Marcia X was born and raised in Chicago IL to immigrant parents in 1985. Inspired by her early travels to the Caribbean and US history and politics, she predominantly works in themes relating to the experience of the Diaspora, history, feminism, politics and socioeconomic issues. As a multidisciplinary artist, her mediums vary from print to installation, and currently is exploring minimalist abstract painting. She has her BA in Fine Art and is furthering her studies to attain an MA in Political, Social and International Theory. She lives and works in the Diaspora.

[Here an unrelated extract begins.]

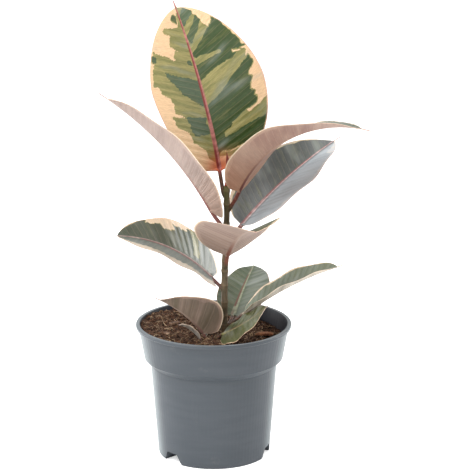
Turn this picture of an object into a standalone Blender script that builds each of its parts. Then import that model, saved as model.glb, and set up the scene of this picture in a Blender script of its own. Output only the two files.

‘A society is what it remembers, we are what we remember, I am what I remember; the self is a trick of memory.’ - Albert Wendt
The self is a trick of memory” Artist Marcia X’s sense of self was developed in a modernist society. A society that can only succeed if their cultural identity is actively a false consciousness. When it comes to understanding the racialized self in Western Modern society, it is important to understand that those from the Caribbean and the rest of LatinAmerica are a peoples whose history has been robbed, erased and rewritten. They are a people who have not been able to identify ourselves for others, especially when they are children growing up in the Diaspora. For as Latinxs they are not a part of one race, they are people who have a similar inherited cultural identity.
Marcia X’s visual work revolves around understanding the psychological and emotional affects of living in the unhomely place of the Diaspora. Her spoken word, performance and writings aim to confront issues of race, gender and history, particularly within the context of art practice.